"The Night They Drove Old Dixie Down" is a song written by Robbie Robertson and originally recorded by the Canadian-American roots rock group the Band in 1969 and released on their eponymous second album. Levon Helm provided the lead vocals. The song is a first-person narrative relating the economic and social distress experienced by the protagonist, a poor white Southerner, during the last year of the American Civil War, when George Stoneman was raiding southwest Virginia. The song appeared at number 245 on Rolling Stone magazine's list of the 500 greatest songs of all time.

Joan Baez's version peaked at #3 on the Hot 100 on 2 October 1971; it did likewise on the Cashbox Top 100 chart. However, on the Record World Top Singles chart for the week of September 25, 1971, the Baez single hit #1 for one week.

Creation and recordings
The song was written by Robbie Robertson, who spent about eight months working on it. Robertson said he had the music to the song in his head and would play the chords over and over on the piano but had no idea what the song was to be about. Then the concept came to him and he researched the subject with help from the Band's drummer Levon Helm, a native of Arkansas. In his 1993 autobiography, This Wheel's on Fire, Helm wrote, "Robbie and I worked on 'The Night They Drove Old Dixie Down' up in Woodstock. I remember taking him to the library so he could research the history and geography of the era and make General Robert E. Lee come out with all due respect."

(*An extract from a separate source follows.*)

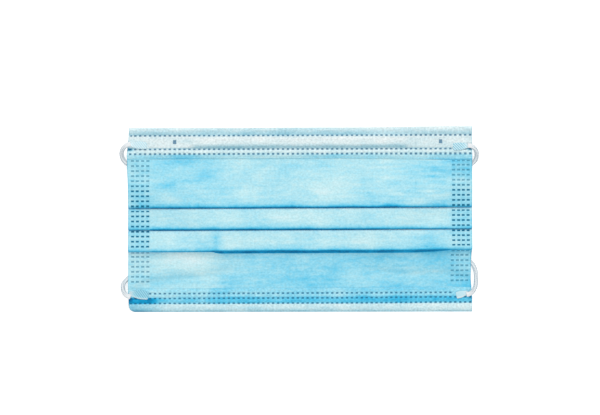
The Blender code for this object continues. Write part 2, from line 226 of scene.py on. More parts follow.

The lyrics tell of the last days of the American Civil War, portraying the suffering of the protagonist, Virgil Caine, a poor white Southerner. Dixie is the historical nickname for the states making up the Confederate States of America. The song's opening stanza refers to one of George Stoneman's raids behind Confederate lines attacking the railroads of Danville, Virginia, at the end of the Civil War in 1865:

"The Night They Drove Old Dixie Down" is considered one of the highlights of The Band, the group's second album, which was released in the fall of 1969. According to Rob Bowman's liner notes to the 2000 reissue of The Band, the album has been viewed as a concept album, with the songs focusing on the peoples, places and traditions associated with an older version of Americana.

A highlight of the group's repertoire, it has been included in every compilation covering their recording career 1968 to 1977. The Band frequently performed the song in concert, and it is included on the group's live albums Rock of Ages (1972) and Before the Flood (1974). The song also was included in the Band's Thanksgiving Day concert in 1976 which was the subject of Martin Scorsese's documentary film The Last Waltz, and on that film's soundtrack released in 1978.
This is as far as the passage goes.